Little Lake Huron Road is easy to find. It’s clearly marked on the south side of Highway 540, about 20 minutes west of Gore Bay, directly across from the turnoff to Pine Haven and just past the entry to the famous Misery Bay Provincial Nature Park. This road, running a bumpy three miles or so, is half the fun of visiting the lake.

Uncannily, the song playing on the car stereo when I turned off onto the road was Mushaboom, by Leslie Peist, which includes the line “I tip my cap to a little dirt road barely on a map.”

The dirt part of Little Lake Huron Road didn’t last long, however. Shortly it became a short clay/sand mixture, pitted with potholes and puddles and then it became flat dark limestone pavement, fissured with cracks and pocked with numerous small depressions that made my tires bounce and teeth rattle and canoe threaten to slip off the roof.

But it was beautiful. This flat rock, technically an alvar, as can also be experienced in abundance at nearby Misery Bay, is a truly unique, almost otherworldly, landscape. As I jounced along I beheld gnarled jack pines growing from the cervices and a profusion of small yellow wildflowers that I later determined were Lakeside Daisies, otherwise known as “Manitoulin Gold,” and a threatened species.

Finally, I found the put-in for the lake, an unmarked grassy break in the forest, and glimpse of water, that occurs just before you reach the big water of Hensley Bay. I suited up in a bug jacket, slathered my hands in bug dope, and slid my canoe in the water.

And promptly got stuck. The water was so shallow here, at the put-in, that I had to frequently step out of the canoe and wade it forward. Soon it deepened, though, and I was off, paddling.

The whole lake is visible in one glimpse. It seemed circular from the water, although on a map it actually has a triangular shape, with two pointy bogs projecting from the northwest and northeast corners, like ears.
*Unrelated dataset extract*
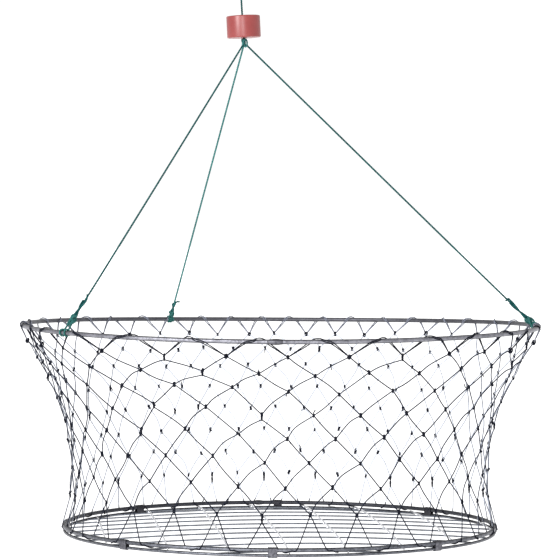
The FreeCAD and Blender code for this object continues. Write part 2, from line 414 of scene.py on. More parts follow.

On the map, the lake looks like the head of a donkey, or a German shepherd (more on that later).

The shoreline is thickly treed, mostly in cedar, and at first the lake looks utterly uninhabited. But a surprising number of camps actually exist here, discreetly tucked among the cedars, all of them, during my visit, seemingly empty. I counted as many as 10 uninhabited camps, and I might have missed one or two.

That’s because I was looking for turtles. When I had spoken with the late well known Manitoulin field naturalist Doreen Bailey, she had told me to keep my eye open for Blanding’s Turtles, which are increasingly rare, and have bright yellow markings on their necks and legs in early summer.

I eventually did spy a turtle, but only the top of its head, no yellow spots, and it quickly disappeared under the surface. Mostly what I saw were dragonflies, zipping around in squadrons, in pairs, on their own, some with shiny blue bodies.

And looking at the dragonflies, I simultaneously realized that my bug jacket and bug dope were unnecessary, there were no mosquitoes. Either the dragonflies were taking care of all of them for me, or it was the strong, steady breeze. Either way, I happily peeled off my jacket.

Why not visit these nearby businesses?

The bog in the northwestern corner was impassable, fully grown in, but the one in the other corner was easy to paddle through. I followed some serpentine channels and made it nearly to the end, where a deer was browsing on the tall grass and a great blue heron was flapping around in its awkward prehistoric way.

Coming back up the east side of the lake, I suddenly found myself battling strong gusts that sent my canoe scudding annoyingly to one side and the other, and when I got blown into the shallows, my paddle blade would bang on rocks and submerged logs, and my knees were getting sore from kneeling, so I yelled out a colourful complaint into the wind. “Golly darn,” I’ll say I said.

That’s when I realized I wasn’t alone on the lake. Two dogs, German shepherds, nasty looking ones, starting barking in response to my outburst. I let myself drift in to where they were (hey, I’m a dog person), and they charged into the water to greet me, or maybe eat me.

But they were friendly. One even tried to climb into my canoe to show me how friendly she was. Their owners, from Levack, were friendly too.

I beached my canoe and they took me on a bit of a walking tour. We walked to the south end of the lake, where a stream flows under the road and enters Hensley Bay. The distance separating the lake from the bay, Little Huron from Big Huron, can’t be more than 50 yards. In the spring, red fin suckers are thick in this creek, I was told.

Then we walked down to another interesting place, a camp located next door to theirs, where an eccentric Hungarian sculptor named Josef Seris had summered for many years. He also spent one winter in his cottage, which he built himself out of logs.

The building, now owned by someone else, is quite unique, octagonal in shape, with a tacked-on irregular shaped loft. Almost more intriguing to me, though, was the tiny cabin with miniature dormer-like peaks and patchwork shingles that Mr. Seris apparently lived in while building the cottage proper. It looks like something out of a fairy tale, the lair of some wise man with a long white beard, or maybe a hobbit.

Someone else had mentioned this sculptor to me before my trip and remarked that he was fond of eating turtles. I asked about that. “He’d eat anything,” he said with a laugh. “He would make tea just out of leaves that grow around here, and he once made fish soup that had heads in it.

I wondered if all Blanding’s turtle made their way into the eccentric sculpture’s pot, hope not. One day I would like to see these turtles with the bright yellow spots.

In the meantime, my trip to Little Lake Huron has still been worthwhile, seen a deer, dragonflies, the head of a turtle, and two German shepherds. I hadn’t gotten eaten alive. I’d met some friendly folk.

And driving back out, got to look again at the bare black rock strewn with the bright yellow daisies called Manitoulin gold.